Cain is the prototypical tragic hero, and looks good being one. The romance surrounding his character might make us want to imitate him, but that wouldn’t be the best approach to solving the problem at hand. Byron gives us all of the necessary components we need for a tragic ending: Our hero, the advice he needs, the struggle, and what happens to those he struggles with. The breaking point is when Cain kills his brother. In this bible, this is done because Cain envies that Abel is the favorite of God and Abraham, but that is not the motive here. While the act doesn’t really even qualify as murder, but more as unintentional homicide, he is immediately branded with having performed the ultimate of all “Thou Shalt Nots”. The distance that has always been present between Cain and his family becomes a literal divide at this moment. His family disowns him, and the angel of God makes him into a real, social outcast for all eternity.. The appropriate consequence suggested before this decision is that he of course be killed. Cain wishes death upon himself, but is not granted this, and in a way the consequence he is given is worse. In exile, Cain will never be able to share the knowledge that is preached against. This works in God’s favor, and for whatever hidden agenda he’s getting atso we shouldn’t be surprised. If we were follow the noema of Byron’s example, the possibility of social change would be ruled out. Byron can only create more Byrons, and the outcast is not the ideal politician.





III. The Word of Man



The tactics by which “Cain” was written are radical, even to this day. Byron uses the exclusionary language against itself, so essentially one would have to deny the principles of their faith is based upon in order to disagree. Though a subjection to Christian belief is necessary to understand the message, to this specific reader, the message can only be ignored through completely blind faith. Byron exposes Christianity as the rejection of knowledge and truth, with its only real purpose being the relief of the follower from philosophical inquiry. The practice of this faith is in itself ‘bad faith’, in that believing requires one to overlook the contradictions on which the foundation is built. In his efforts, and in outcasting himself from the society of his time, Byron prefaces many radical thinkers to come. He prefaces Fredrich Nietzsche’s idea of ‘slave morality, that would upset the world of philosophy and pave the way for even more later thinkers. He also embodies a range of years in ethical theory in his conclusion that a system of morals cannot be based on a religion, as it must be relative. Byron’s ideas may not have been accepted at the time, but his impact can be seen in it’s effects the philosophical infrastructure of the world we live in.

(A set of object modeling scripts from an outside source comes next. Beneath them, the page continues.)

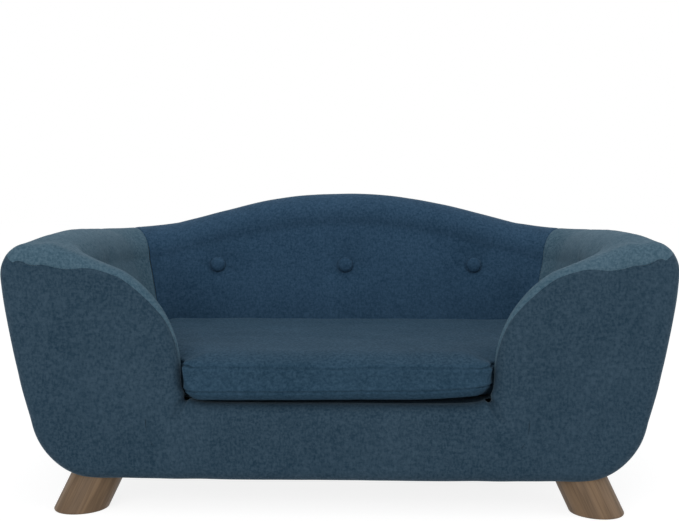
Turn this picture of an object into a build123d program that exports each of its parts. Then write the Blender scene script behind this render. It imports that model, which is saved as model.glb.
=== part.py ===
from build123d import *
import os
from math import cos, pi, radians, sin, sqrt

os.makedirs("parts", exist_ok=True)

# A small padded sofa for a pet. Millimetres, +X to the right, -Y to the front, +Z up,
# with the origin on the floor under the middle of the sofa.

# Overall sizes
half_width = 380.0
overall_depth = 456.0
arm_height = 300.0
arm_rise = 8.0
back_rise = 54.0
body_bottom = 40.5
cushion_overhang = 6.0
overrun = 20.0

# Tub: the padded wall round the seat
wall_top_width = 81.0
wall_seat_width = 110.0
wall_deck_width = 114.0
outer_roll = 37.0
shoulder_drop = 38.0
side_bulge = 4.0
wall_bulge = 3.0
back_lean_share = 0.13
foot_inset = 106.5
foot_radius = 77.0
foot_end_angle = 8.0
corner_inner_radius = 20.0
corner_start_radius = 8.0
corner_floor_share = 1.5
hump_run_share = 0.36
seat_line = 150.0
deck_top = 129.0
edge_roll = 14.0
wing_depth = 84.0

# Front opening, a bell that widens towards the top
opening_foot = 176.5
opening_foot_height = 160.0
opening_flare = 17.5
opening_waist_height = 232.0
opening_neck_share = 0.434
opening_neck_drop = 31.0
opening_lip_inset = 43.0
opening_lip_drop = 7.5

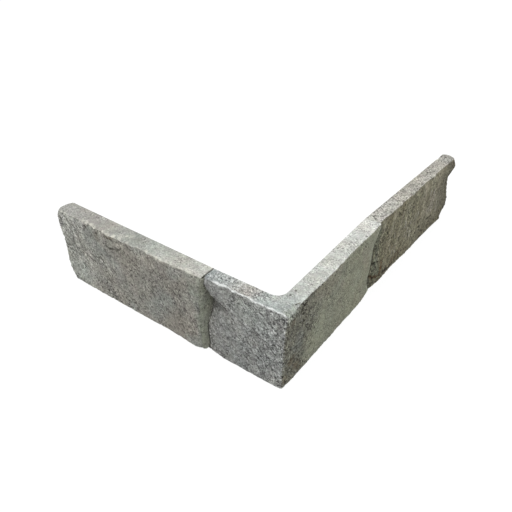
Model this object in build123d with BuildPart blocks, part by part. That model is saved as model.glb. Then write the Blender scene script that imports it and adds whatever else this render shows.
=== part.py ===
from build123d import *
import os

# Three strips of travertine bonded end to end round the outside corner of a wall, in millimetres.
# The origin is on the bed plane, where the backs of the corner stone's two legs meet.
# The short leg runs along -X and the long leg along +Y. +Z is up.

os.makedirs("parts", exist_ok=True)

# Height of the course
course_height = 100

# Corner stone: the legs are measured along the outer faces, from the outer arris
corner_thickness = 19
short_leg = 100
long_leg = 200
inside_radius = 12
outer_arris_wear = 1.6

# Straight stones, and the angle in degrees by which each turns off its leg of the corner
left_length = 225
left_thickness = 22
left_turn = 1.0
right_length = 231
right_thickness = 20
right_turn = 3.0

# Flake scar on the short leg: it runs from the joint under a ledge of stone
flake_reach = 28
ledge_height = 71
flake_depth = 15

# Bevel worn along the top and bed arrises of the split faces
arris_wear = 0.7

# A natural end reaches furthest at this share of the stone's thickness
end_crown = 0.45

# Rough stock behind the back and past the joint, which the saw takes off
saw_allowance = 6

left_joint = corner_thickness - short_leg
right_joint = long_leg - corner_thickness


def split_face(start, along, out, span, thickness, stations, waves, wear):
    """Plan points of a split face. A station is a share of the span, a wave stands off the thickness."""
    points = []
    for station, wave in zip(stations, waves):
        points.append(start + along * (station * span) + out * (thickness + wave - wear))
    return points


def rough_block(plan, rows):
    """A block lofted through evenly spaced plans, bed first, with worn bevels along bed and top arrises."""
    rise = (course_height - 2 * arris_wear) / (len(rows) - 1)
    heights = [arris_wear + rise * index for index in range(len(rows))]
    with BuildPart() as block:
        loft([plan(0, rows[0], arris_wear), plan(heights[0], rows[0], 0)], ruled=True)
        loft([plan(height, row, 0) for height, row in zip(heights, rows)])
        loft([plan(heights[-1], rows[-1], 0), plan(course_height, rows[-1], arris_wear)], ruled=True)
    return block.part


# Corner stone. Each row is one plan, bed first: the waves of the short leg from its joint, then those
# of the long leg from the outer arris. The short leg draws back at the joint, below the nose of stone.
short_stations = (0, 0.08, 0.20, 0.45, 0.72, 1)
long_stations = (0, 0.12, 0.35, 0.65, 0.90, 1)
corner_rows = (
    ((-3.8, -2.4, -0.8, -0.2, 0.2, -0.4), (-1.4, -0.4, 0.2, 0.9, 0.9, -1.4)),
    ((-4.4, -2.8, -0.8, 0.2, 0.4, -0.2), (-1.1, -0.2, 0.4, 0.9, 0.4, -4.4)),
    ((-6.6, -4.2, -1.2, 0.5, 0.4, -0.1), (-0.8, 0.0, 0.6, 0.9, 0.2, -3.2)),
    ((-12.0, -5.6, -1.2, 0.4, 0.6, 0.3), (-0.4, 0.2, 0.8, 0.9, 0.6, -3.2)),
    ((-6.4, -1.4, 0.4, 0.7, 0.5, 0.4), (0.8, 0.4, 1.1, 0.8, 1.6, -0.8)),
    ((-3.6, 0.6, 0.6, 1.2, 0.4, -0.2), (2.0, 1.0, 2.0, 1.4, 2.6, 1.6)),
)


def corner_plan(height, row, wear):
    """Outline of the corner stone's rough block at one height, before the inside is sawn out."""
    short_waves, long_waves = row
    short_points = split_face(
        Vector(left_joint, 0), Vector(1, 0), Vector(0, -1), short_leg, corner_thickness,
        short_stations, short_waves, wear,
    )
    long_points = split_face(
        Vector(0, -corner_thickness), Vector(0, 1), Vector(1, 0), long_leg, corner_thickness,
        long_stations, long_waves, wear,
    )
    arris = Vector(long_points[0].X, short_points[-1].Y)
    short_points[-1] = arris - Vector(outer_arris_wear, 0)
    long_points[0] = arris + Vector(0, outer_arris_wear)
    with BuildSketch(Plane.XY.offset(height)) as outline:
        with BuildLine():
            Spline(short_points)
            Line(short_points[-1], long_points[0])
            Spline(long_points)
            Polyline(
                long_points[-1], (-saw_allowance, right_joint), (left_joint, saw_allowance), short_points[0]
            )
        make_face()
    return outline.sketch


def flake():
    """The flake that is off the short leg: deepest at the joint below the ledge, it tapers to a point."""
    face = -corner_thickness
    front = face - saw_allowance
    root = (face + flake_depth, 0.95 * ledge_height)
    run_out = (face - 0.25 * flake_depth, 0)
    with BuildSketch(Plane.YZ.offset(left_joint)) as section:
        with BuildLine():
            Spline(
                root,
                (face + 0.9 * flake_depth, 0.77 * ledge_height),
                (face + 0.5 * flake_depth, 0.58 * ledge_height),
                run_out,
            )
            Polyline(run_out, (front, 0), (front, ledge_height), root)
        make_face()
    point = Vertex(left_joint + flake_reach, face - 1, ledge_height)
    with BuildPart() as chip:
        loft([section.sketch, point], ruled=True)
    return chip.part


with BuildPart() as corner_stone:
    add(rough_block(corner_plan, corner_rows))
    add(flake(), mode=Mode.SUBTRACT)
    with BuildSketch():
        Rectangle(2 * short_leg, 2 * long_leg, align=(Align.MAX, Align.MIN))
        fillet(vertices().sort_by_distance((0, 0))[0], inside_radius)
    extrude(amount=course_height, mode=Mode.SUBTRACT)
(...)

If we don’t like the myth we’ve been given, “Cain” works as a new one. Nothing has really been changed here. The language of the bible has been consciously preserved, and all of the characters play their original roles, only they have been adapted and arranged in a new way. If we accept that religion, or myth in general is spread by mystified language and coded meaning, we can still build a new religion based upon the same words. We still get the same moral rhetoric, imposed guilt, promotion of ignorance, and objectification of women; the same fallen angel, and the same solitary God figure that refuses to deal with humans directly because we’ve done, or really what he’s made us do. What’s different this time is that there is a much different perspective at work. Instead of Abraham as the one to save all mankind, it is Cain. However, it never seemed to be God’s intention to save humanity, therefore Cain is banished to where he can save no one.

What still needs to be learned can be suggested, but not found here, The proposed goal cannot be fully resolved using this method of ‘other’ language. If exclusionary language is to be the vehicle, what is to be made of this by those who are not well versed in it? The power of this text is its potential for liberation, but this is only available to some readers. We are in a time and place where Byron can be understood, but what he says it is not yet common knowledge, and still has audiences to reach. While brilliantly solid in approach, as long as we desire the liberation of all people from physical and ideological slavery, the approach must be further revised.